Littérature • Si les romans de Murakami et les mangas sont mondialement célébrés, en revanche, la reconnaissance de la littérature basque par le public japonais semble unique au monde. En 2015, le magazine littéraire Hon no Zasshi qui publie chaque année la liste des dix meilleures œuvres de littérature parues au Japon, a mis en cinquième position, Mussche de Kirmen Uribe. L’écrivain d’Ondarroa se trouve classé aux côtés d’auteurs tels que Michel Houellebecq, David Mitchell ou Kazuo Ishiguro. Directement traduit du basque au japonais par Nami Kaneko, son roman a rencontré un succès critique et public. Touchant la littérature pour la jeunesse, les histoires de Txola de Bernardo Atxaga réunies en 2022 dans un livre font partie de la sélection des meilleures œuvres de la littérature universelle pour les enfants établie par l’éditeur japonais Shogakukan.

Bien sûr, la reconnaissance de la culture basque au Japon n’empêche pas de constater, entre autres, l’abîme des valeurs entre les revendications dans la vie publique basque et l’impossibilité de contredire ouvertement son interlocuteur dans la société japonaise, par ailleurs très hiérarchisée.

Tourisme • Aujourd’hui, les échanges culturels ont lieu à l’occasion des voyages. Entre 2008 et 2019 à Donostia, selon l’Office de tourisme, le nombre de visiteurs annuel est passé de 2 000 à presque 50 000. Le personnel en contact avec les Japonais reconnaît son vif intérêt pour la culture locale. À Errenteria, l’agence Discovery Basque de Kaori Numayama organise des voyages au Pays Basque en japonais pour les Japonais.

Mode • Dans un autre cadre d’échanges, les japonais consomment de la mode basque. Par exemple, la marque Art of Soule y est distribuée dans les grandes enseignes et vend chaque année des dizaines de milliers d’espadrilles.

Économie • La Communauté autonome basque dispose à Tokyo d’une délégation politique avec le bureau d’affaires commerciales de l’agence bas-que d’internationalisation, qui facilite les opportunités des entreprises basques sur l’archipel et attire des investissements japonais au Pays Basque en retour. La signature en 2019 du protocole d’accord dans les secteurs de l’automobile et des énergies renouvelables a mis en évidence l’intensité des relations entre ces deux économies complémentaires. Ainsi, les exportations de produits basques sont passées de 112 millions d’euros en 2018 à 156 millions en 2021.

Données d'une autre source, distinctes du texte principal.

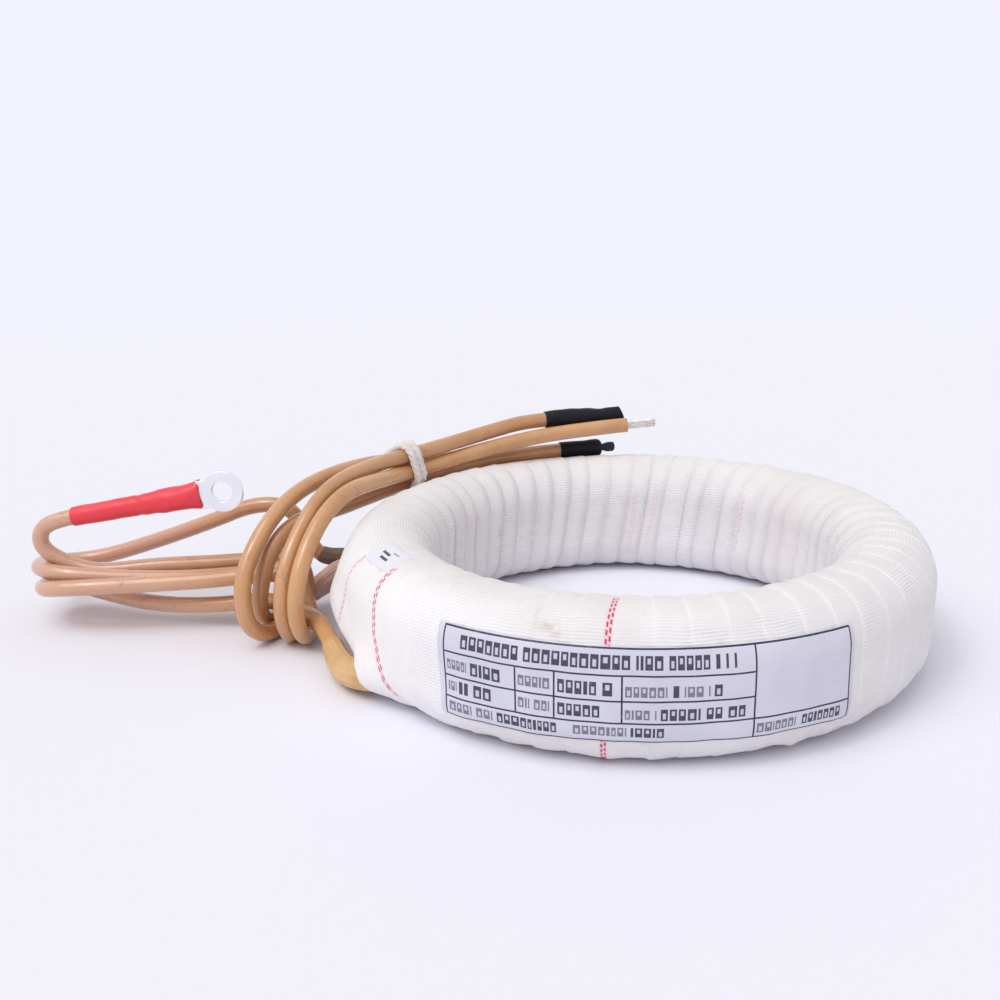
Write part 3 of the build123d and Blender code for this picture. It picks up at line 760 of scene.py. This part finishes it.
def tie_line(turns, per_turn):
    """Turns of a line rolled round the four leads, moving along them by about a cord's width in each turn."""
    edges = np.roll(TIE_CORNERS, -1, axis=0) - TIE_CORNERS
    facing = np.unwrap(np.arctan2(-edges[:, 0], edges[:, 1]))
    before = np.roll(facing, 1)
    before[0] -= TURN
    spans = np.stack([TIE_REACH * (facing - before), np.linalg.norm(edges, axis=1)], axis=1)
    ends = np.concatenate([[0], np.cumsum(spans)])
    centres = np.vstack([np.repeat(TIE_CORNERS, 2, axis=0), TIE_CORNERS[:1]])
    angles = np.append(np.stack([before, facing], axis=1), facing[-1])
    t = np.linspace(0, turns, turns * per_turn)
    x, y, _ = rolled((t % 1) * ends[-1], ends, centres, np.full(len(ends), TIE_REACH), angles)
    lift = (t - turns / 2) * TIE_STEP
    beside = unit(np.cross(TIE_ALONG, (0, 0, 1.0)))
    upright = np.cross(beside, TIE_ALONG)
    return TIE_CENTRE + x[:, None] * beside + y[:, None] * upright + lift[:, None] * TIE_ALONG


def soft_cord(middle, size, upward):
    """A twisted soft cord along a line: three lobes that turn as it goes on, closing to a blunt end."""
    steps = np.linalg.norm(np.diff(middle, axis=0), axis=1)
    length = np.concatenate([[0], np.cumsum(steps)])[:, None]
    angle = round_angles(24)
    end = np.minimum(length, length[-1] - length)
    blunt = np.sqrt(np.clip(1 - np.clip(1 - end / size, 0, 1) ** 2, 0.02, 1))
    lobes = 1 + 0.11 * np.cos(3 * (angle - TIE_TWIST * length)) + 0.03 * np.sin(5 * angle + 3 * length)
    return tube_along(middle, size * lobes * blunt, upward)


def tie_cord(finish):
    """The cotton tie: two turns side by side round the leads, and a loose tail laid back over the ring."""
    turns = soft_cord(tie_line(2, 110), TIE_D / 2, TIE_ALONG)
    piece = tube_piece("tie_cord_turns", turns, finish, "tie_cotton", "tie_cord")
    t = np.linspace(0, 1, 60)[:, None]
    middle = sum(math.comb(4, k) * t ** k * (1 - t) ** (4 - k) * TAIL_CORNERS[k] for k in range(5))
    tail = soft_cord(middle, TAIL_REACH, TAIL_UPWARD)
    return piece, tube_piece("tie_cord_tail", tail, finish, "tie_cotton")


# ---- node groups

def new_group(name, inputs, outputs):
    """An empty shader group with sockets given as (label, kind, first value), and its two ends."""
    group = bpy.data.node_groups.new(name, "ShaderNodeTree")
    for direction, sockets in (("INPUT", inputs), ("OUTPUT", outputs)):
        for label, kind, *value in sockets:
            socket = group.interface.new_socket(label, in_out=direction, socket_type="NodeSocket" + kind)
            if value:
                socket.default_value = value[0]
    return Nodes(group), group.nodes.new("NodeGroupInput").outputs, group.nodes.new("NodeGroupOutput").inputs


class Nodes:
    """Adds nodes to one tree: each call gives back a socket that comes out, or all of them."""

    def __init__(self, tree):
        self.tree = tree

    def put(self, socket, value):
        if isinstance(value, bpy.types.NodeSocket):
            self.tree.links.new(value, socket)
        else:
            socket.default_value = (*value, 1) if socket.type == "RGBA" else value

    def add(self, kind, inputs=(), output=0, **settings):
        node = self.tree.nodes.new("ShaderNode" + kind)
        for key, value in settings.items():
            setattr(node, key, value)
        for key, value in dict(inputs).items():
            self.put(node.inputs[key], value)
        return node.outputs[output]

    def maths(self, operation, *values):
        return self.add("Math", enumerate(values), operation=operation)

    def times(self, first, second):
        return self.maths("MULTIPLY", first, second)

    def apart(self, first, second):
        return self.maths("ABSOLUTE", self.maths("SUBTRACT", first, second))

    def blend(self, share, first, second):
        return self.add("Mix", {0: share, 6: first, 7: second}, output=2, data_type="RGBA")

    def multiplied(self, share, first, second):
        return self.add("MixRGB", {0: share, 1: first, 2: second}, blend_type="MULTIPLY")

    def between(self, value, low, high, to_low=0, to_high=1):
        inputs = {"Value": value, "From Min": low, "From Max": high, "To Min": to_low, "To Max": to_high}
        return self.add("MapRange", inputs, interpolation_type="SMOOTHSTEP")

    def noise(self, vector, scale, detail=2, roughness=0.5):
        inputs = {"Vector": vector, "Scale": scale, "Detail": detail, "Roughness": roughness}
        return self.add("TexNoise", inputs)

    def mark(self, name):
        return self.add("Attribute", output=2, attribute_name=name)

    def split(self, vector):
        return self.add("SeparateXYZ", {0: vector}).node.outputs

    def group(self, tree, inputs):
        return self.add("Group", inputs, node_tree=tree).node.outputs

    def mottled(self, place, scale, light, dark, sharpness=0.2):
        inputs = {"Place": place, "Scale": scale, "Light": light, "Dark": dark, "Sharpness": sharpness}
        return self.group(MOTTLING, inputs)

    def streaked(self, place, stretch):
        return self.group(STREAKS, {"Place": place, "Stretch": stretch})["Value"]


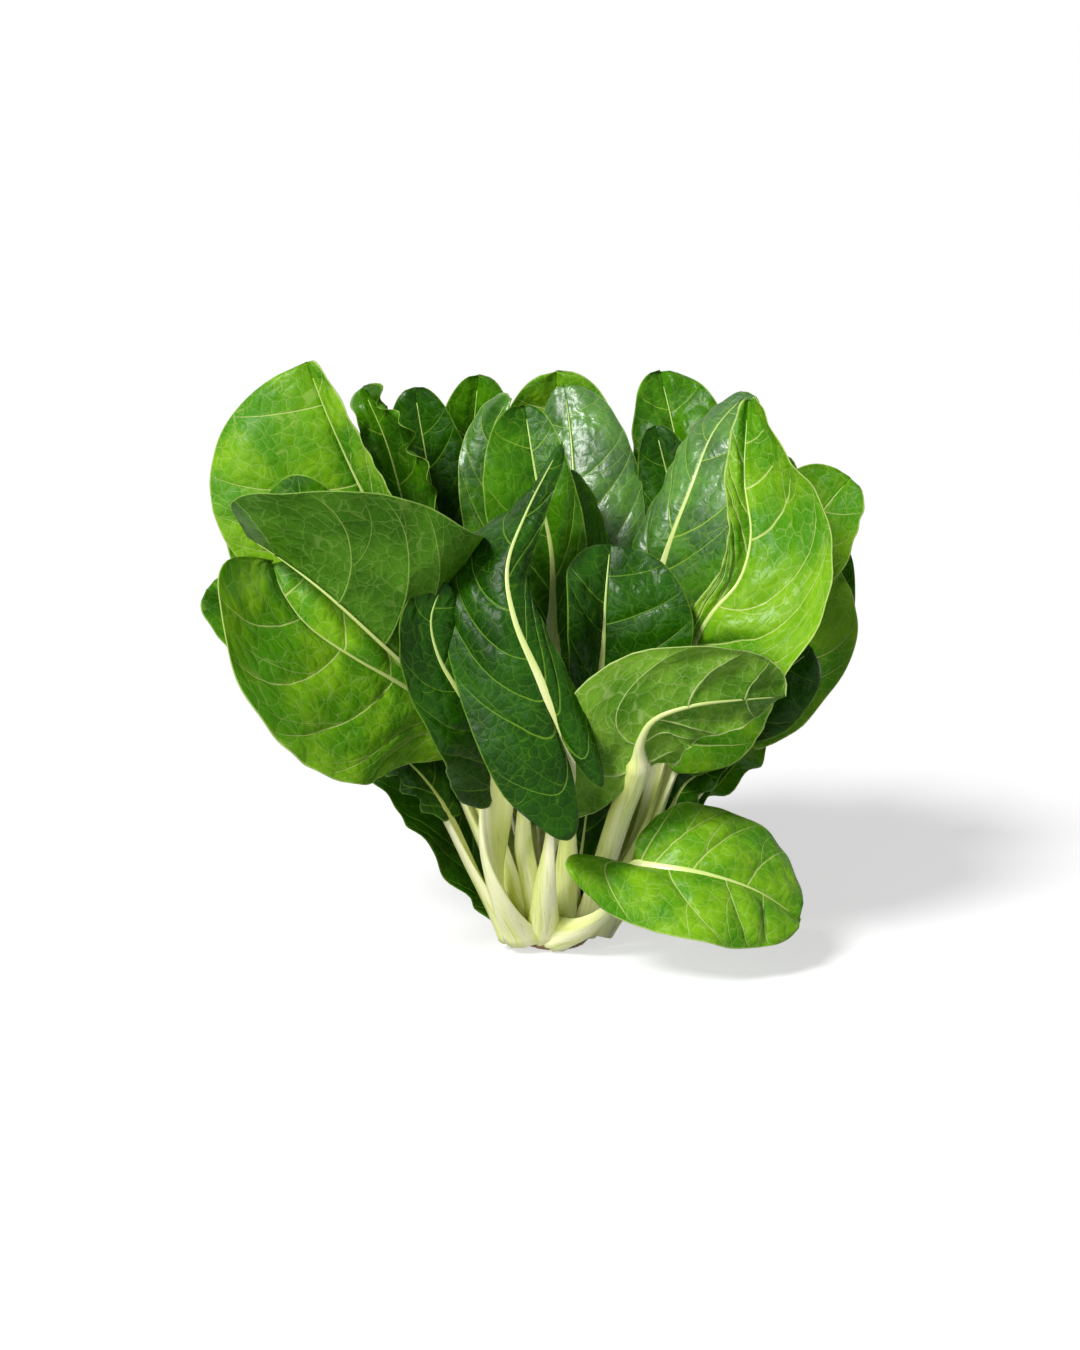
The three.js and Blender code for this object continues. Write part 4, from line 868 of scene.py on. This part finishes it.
def side_veins(tree, out, number, band, strength, grain):
    """Where the side veins are: 1 on a vein, 0 beside it, less towards the edge of the blade.

    A vein runs where the number is whole. In each band between two of them, a fork leaves one of
    them and thins out on its way across.
    """
    left = add(tree, "Math", (1.0, out), operation="SUBTRACT")
    width = add(tree, "Math", (left, 0.6), operation="POWER")
    width = add(tree, "Math", (width, strength), operation="MULTIPLY")
    width = add(tree, "Math", (width, VEIN_HALF_WIDTH, FINEST_VEIN), operation="MULTIPLY_ADD")
    part = add(tree, "Math", [number], operation="FRACT")
    rest = add(tree, "Math", (1.0, part), operation="SUBTRACT")
    near = add(tree, "Math", (part, rest), operation="MINIMUM")
    away = add(tree, "Math", (near, band), operation="MULTIPLY")
    away = add(tree, "Math", (away, width), operation="DIVIDE")
    vein = add(tree, "MapRange", (away, 1.2, 0.5), **FADE)

    band_number = add(tree, "Math", [number], operation="FLOOR")
    chance = add(tree, "CombineXYZ", (band_number, grain))
    chance = add(tree, "TexWhiteNoise", [chance]).outputs["Color"]
    chance = add(tree, "SeparateColor", [chance]).outputs
    begin = add(tree, "Math", (chance[0], 0.6, 0.15), operation="MULTIPLY_ADD")
    gone = add(tree, "Math", (out, begin), operation="SUBTRACT")
    gone = add(tree, "Math", (gone, 0.0), operation="MAXIMUM")
    spread = add(tree, "Math", (gone, 0.8), operation="POWER")
    spread = add(tree, "Math", (spread, 0.9), operation="MULTIPLY")
    swap = add(tree, "Math", (chance[1], 0.5), operation="GREATER_THAN")
    from_vein = add(tree, "Mix", {0: swap, 2: part, 3: rest}, data_type="FLOAT")
    away = add(tree, "Math", (from_vein, spread), operation="SUBTRACT")
    away = add(tree, "Math", [away], operation="ABSOLUTE")
    away = add(tree, "Math", (away, band), operation="MULTIPLY")
    away = add(tree, "Math", (away, width), operation="DIVIDE")
    fork = add(tree, "MapRange", (away, 0.9, 0.3, 0.0, 0.6), **FADE)
    begun = add(tree, "MapRange", (gone, 0.0, 0.02), **FADE)
    fork = add(tree, "Math", (fork, begun), operation="MULTIPLY")

    both = add(tree, "Math", (vein, fork), operation="MAXIMUM")
    by_edge = add(tree, "MapRange", (out, 1.0, 0.8, 0.45, 1.0), **FADE)
    return add(tree, "Math", (both, by_edge), operation="MULTIPLY")


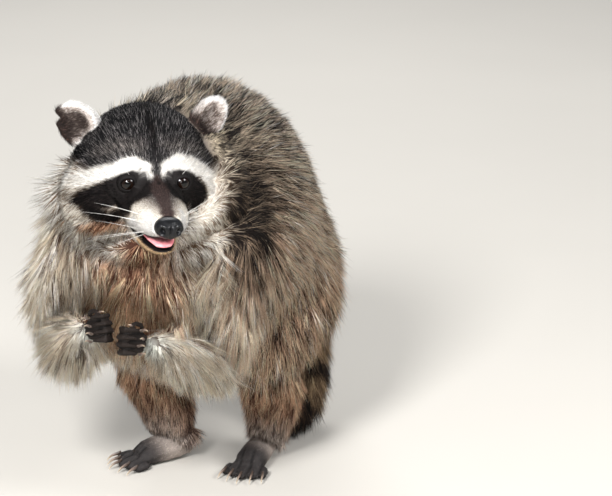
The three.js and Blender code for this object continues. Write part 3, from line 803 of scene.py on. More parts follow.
def tailShare(points):
    # nought at the root of the tail and one at its tip
    start = spot("rump", 0.5, 1.0, 0.45)
    path = np.array([start] + tailPath + [spot("tail_tip", 0.5, 0.0, 0.3)])
    steps = np.linalg.norm(np.diff(path, axis=0), axis=1)
    passed = np.concatenate([[0], np.cumsum(steps)])
    best, where = np.full(len(points), 1e9), np.zeros(len(points))
    for i, (a, b) in enumerate(zip(path[:-1], path[1:])):
        along = b - a
        t = np.clip((points - a) @ along / (along @ along), 0, 1)
        gap = np.linalg.norm(points - (a + t[:, None] * along), axis=1)
        closer = gap < best
        best = np.where(closer, gap, best)
        where = np.where(closer, passed[i] + t * steps[i], where)
    return where / passed[-1]


tailLook = dict(rings=5, start=0.6, pale=(0.35, 0.62), darkTip=(0.86, 0.92), root=(0.05, 0.16), ragged=0.012)


def tailPainted(points, base, share):
    along = tailShare(points) + tailLook["ragged"] * wobble(points / mm, 9)
    ring = 0.5 + 0.5 * np.cos(along * tailLook["rings"] * 2 * math.pi + tailLook["start"])
    pale = rise(ring, *tailLook["pale"]) * (1 - rise(along, *tailLook["darkTip"]))
    weight = share * rise(along, *tailLook["root"])
    return base + (moved(recipes["tailDark"], "tailPale", pale) - base) * weight[:, None]


def earAxes(node):
    # the middle of an ear, its directions along, across and out of the hollow, and its outline's reach
    points = trianglesOf(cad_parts[node].data)[0]
    middle = points.mean(0)
    _, vectors = np.linalg.eigh(np.cov((points - middle).T))
    along = vectors[:, 2] * np.sign(vectors[:, 2] @ faceZ)
    thin = vectors[:, 0] * np.sign(-(vectors[:, 0] @ faceY))
    axes = np.stack([along, np.cross(along, thin), thin], 1)
    local = (verts[labels == node] - middle) @ axes
    turn = np.arctan2(local[:, 1], local[:, 0])
    away = np.hypot(local[:, 0], local[:, 1])
    bins = np.linspace(-math.pi, math.pi, 61)
    reach = np.array([(away * (np.cos(turn - b) > 0.992)).max() for b in bins])
    return middle, axes, bins, reach, local[:, 0].min(), local[:, 0].max()


earShapes = {node: earAxes(node) for node in fleshNodes["ears"]}


# Each ear: how dark its hollow is, how much of the white rim is lost next to the crown, and on which side the
# crown lies. The zones are shares of the ear's reach and height, and "inner" is which way the skin faces.
earLook = {
    "ear_left": dict(hollow=0.5, lost=0.2, crown=-1),
    "ear_right": dict(hollow=0.85, lost=0.75, crown=1),
}
earZones = dict(
    inner=(-0.1, 0.35), hollow=(0.50, 0.76), ragged=0.1, foot=(0.20, 0.42),
    rim=(0.82, 0.90), lost=0.85, toCrown=(0.1, 0.7), crownWidth=14, top=(0.62, 0.85),
)


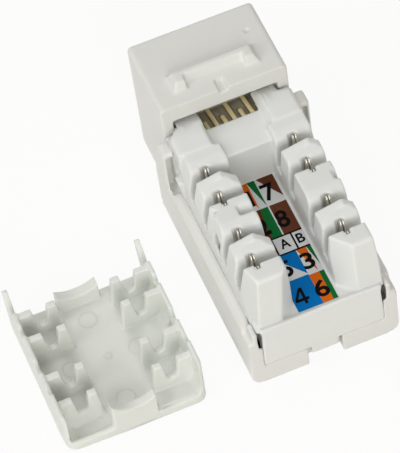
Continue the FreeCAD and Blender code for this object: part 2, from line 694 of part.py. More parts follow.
def cap_side_wall(side):
    """Side wall with shallow dips between the forks, highest at its near end."""
    near, far = CAP_Y[0], FORK_Y[0] + 0.6
    high = CAP_TOP + 0.6
    profile = [(near, 0), (near, high - 1.0), (near + 0.6, high), (FORK_Y[3] + 0.9, high)]
    profile += [(FORK_Y[3] + 1.7, CAP_TOP - 0.2), (FORK_Y[2] - 0.8, CAP_TOP)]
    for y, width, dip in ((FORK_Y[2] + 0.8, 1.7, 1.2), (FORK_Y[1] + 0.6, 1.4, 0.9)):
        profile += [(y, CAP_TOP), (y + 0.5, CAP_TOP - dip), (y + width - 0.5, CAP_TOP - dip),
                    (y + width, CAP_TOP)]
    profile += [(far, CAP_TOP - 0.1), (far, 0)]
    inner = CAP_HALF - CAP_WALL
    return prism_x(profile, min(side * inner, side * CAP_HALF), max(side * inner, side * CAP_HALF))


def cap_arm(side):
    """Thin spur that stands forward of the side wall and steadies the cap beside the block."""
    y = FORK_Y[0]
    profile = [(y, 0), (y, 3.6), (y + 1.5, 3.4), (y + 3.45, 5.3), (y + 3.8, 5.1), (y + 2.9, 1.6),
               (CAP_Y[1], 0)]
    inner = CAP_HALF - CAP_WALL - 0.1
    return prism_x(profile, min(side * inner, side * CAP_HALF), max(side * inner, side * CAP_HALF))


def cap_arch():
    """Wall at the cable's way in, hollowed to the round of the cable."""
    (x0, x1), y = ARCH_X, CAP_Y[0]
    left, low, right = ARCH_Z
    face = arc_face(V(x0, y, left), V(0.1, y, low), V(x1, y, right), V(x1, y, 0), V(x0, y, 0))
    return face.extrude(V(0, ARCH_T, 0))


def cap_saddle():
    """Curved wall at the other end, over the inner end of the cable's jacket."""
    (y0, y1), (x0, x1), root = SADDLE_Y, SADDLE_X, CAP_FLOOR - 0.1
    low = V((x0 + x1) / 2, y0, SADDLE_TOP - SADDLE_DIP)
    face = arc_face(V(x0, y0, SADDLE_TOP), low, V(x1, y0, SADDLE_TOP), V(x1, y0, root), V(x0, y0, root))
    return face.extrude(V(0, y1 - y0, 0))


def cap_pocket():
    """Shallow hollow in the floor behind the nearest left fork, deepest at the wall."""
    x0, x1, y = 1.3 - CAP_HALF, ARCH_X[0] - 0.4, CAP_Y[0] + 0.75
    profile = [(x0, 0.5), (x0 + 2.0, 0.5), (x1, CAP_FLOOR + 0.1), (x0, CAP_FLOOR + 0.1)]
    return prism_y(profile, y, FORK_Y[3] - FORK_T / 2)


def cap_cove():
    """Hollow curve between the floor and the right side wall."""
    wall, root, (near, far) = CAP_HALF - CAP_WALL + 0.05, CAP_FLOOR - 0.05, CAP_Y
    a, b = V(wall - COVE_R, near, root), V(wall, near, root + COVE_R)
    bulge = COVE_R * (1 - sin(pi / 4))
    middle = V(wall - bulge, near, root + bulge)
    corner = V(wall, near, root)
    edges = [Part.Arc(a, middle, b).toShape(), Part.makeLine(b, corner), Part.makeLine(corner, a)]
    return Part.Face(Part.Wire(edges)).extrude(V(0, far - near, 0))


def wall_slot():
    """Small window through the right side wall and its cove."""
    (y0, y1), (z0, z1) = WALL_SLOT_Y, WALL_SLOT_Z
    return box(CAP_HALF - COVE_R - CAP_WALL, CAP_HALF + 1, y0, y1, z0, z1)


def make_wire_cap():
    half, near = CAP_HALF, CAP_Y[0]
    floor = box(-half, half, near, CAP_Y[1], 0, CAP_FLOOR)
    rim = box(-half, half, near, near + 0.7, 0, RIM_TOP)
    parts = [floor, rim, cap_arch(), cap_saddle(), cap_cove()]
    for side in (-1, 1):
        parts += [cap_side_wall(side), cap_arm(side)]
        parts += [fork(y, side) for y in FORK_Y]
    cap = fuse(parts).cut(cap_pocket()).cut(wall_slot())
    uprights = edges_along(cap, 2, lambda p: abs(p.x) > half - 0.01 and p.y < near + 0.01)
    cap = cap.makeFillet(CAP_CORNER, uprights)
    cap.translate(V(CAP_X, 0, 0))
    return cap


def save(name, shape):
    solids = shape.Solids
    if len(solids) != 1 or not shape.isValid():
        print("check", name, len(solids), shape.isValid())
    solids[0].exportStep("parts/" + name + ".step")
    return len(shape.tessellate(0.1)[1])


def main():
    os.makedirs("parts", exist_ok=True)
    total = save("housing", make_housing())
    total += save("termination_block", make_termination_block())
    total += save("circuit_board", make_circuit_board())
    total += save("contact_carrier", make_contact_carrier())
    total += save("wiring_label", make_wiring_label())
    total += save("wire_cap", make_wire_cap())
    spots = [(side, y) for side in (-1, 1) for y in SLOT_Y]
    for i, (side, y) in enumerate(spots):
        total += save("idc_contact_%d" % (i + 1), make_idc_contact(side, y))
    for i in range(SPRING_COUNT):
        total += save("spring_contact_%d" % (i + 1), make_spring_contact(i))
    print("triangles", total)


main()
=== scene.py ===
import bmesh
import bpy
from math import cos, pi, sin
from mathutils import Matrix, Vector


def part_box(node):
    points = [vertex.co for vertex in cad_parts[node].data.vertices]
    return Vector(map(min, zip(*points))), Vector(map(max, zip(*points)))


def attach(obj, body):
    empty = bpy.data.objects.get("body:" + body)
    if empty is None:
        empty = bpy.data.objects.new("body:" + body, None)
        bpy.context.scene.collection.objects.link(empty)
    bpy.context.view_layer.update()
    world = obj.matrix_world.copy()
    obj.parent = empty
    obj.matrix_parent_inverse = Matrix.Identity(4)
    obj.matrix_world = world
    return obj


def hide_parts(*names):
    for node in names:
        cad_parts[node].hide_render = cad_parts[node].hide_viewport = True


# Keystone jack lying on its tray, with its loose wire cap upside down beside it.
# The frame's X runs across the jack, +Y to the plug port, +Z up to the wire slots.
# Blender works in metres; places and sizes of the object's own forms are given in millimetres.

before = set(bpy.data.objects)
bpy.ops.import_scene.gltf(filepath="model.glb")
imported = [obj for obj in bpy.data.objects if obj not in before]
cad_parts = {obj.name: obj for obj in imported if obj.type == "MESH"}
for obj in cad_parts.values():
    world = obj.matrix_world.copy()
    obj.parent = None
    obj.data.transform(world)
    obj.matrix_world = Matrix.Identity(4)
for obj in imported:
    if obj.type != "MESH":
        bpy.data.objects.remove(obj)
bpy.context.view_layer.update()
MM = 0.001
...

En fin de compte, si les intérêts économiques bien compris peuvent être mis en avant pour rendre compte du rapprochement entre le Pays Basque et le Japon, leur relation demeure irréductible à un simple calcul gagnant-gagnant. Jalouses de traditions qui remontent à un lointain passé, orgueilleuses, patriotes et conscientes de leur singularité, les deux régions s’avèrent pareillement ouvertes sur le monde et le dialogue avec les autres cultures, sans quoi la traversée du nouveau millénaire serait un naufrage. Leurs spécificités autant que leur compatibilité attisent le rapprochement entre l’archipel nippon et les sept provinces. Ces affinités interculturelles semblent reposer sur un dénominateur commun, à savoir le respect des différences lié au désir de reconnaissance. Chaque société s’admire dans le miroir qu’elles se tendent l’une à l’autre, du Pacifique à l’Atlantique. En outre, le Pays Basque peut éveiller la conscience du Japon à sa propre diversité culturelle, comme l’archipel montre une vision spirituelle de l’existence, où chaque tâche quotidienne se révèle extraordinaire.

L’éloignement géographique et culturel nourrit le désir d’être plus forts ensemble. Cette stratégie insuffle une dynamique d’échange et de croissance partagée. à l’ère de la globalisation à marche capitaliste forcée, la subtile harmonie entre les deux peuples se renforce. Basé sur l’échange interculturel et le respect de l’altérité, un autre monde est possible.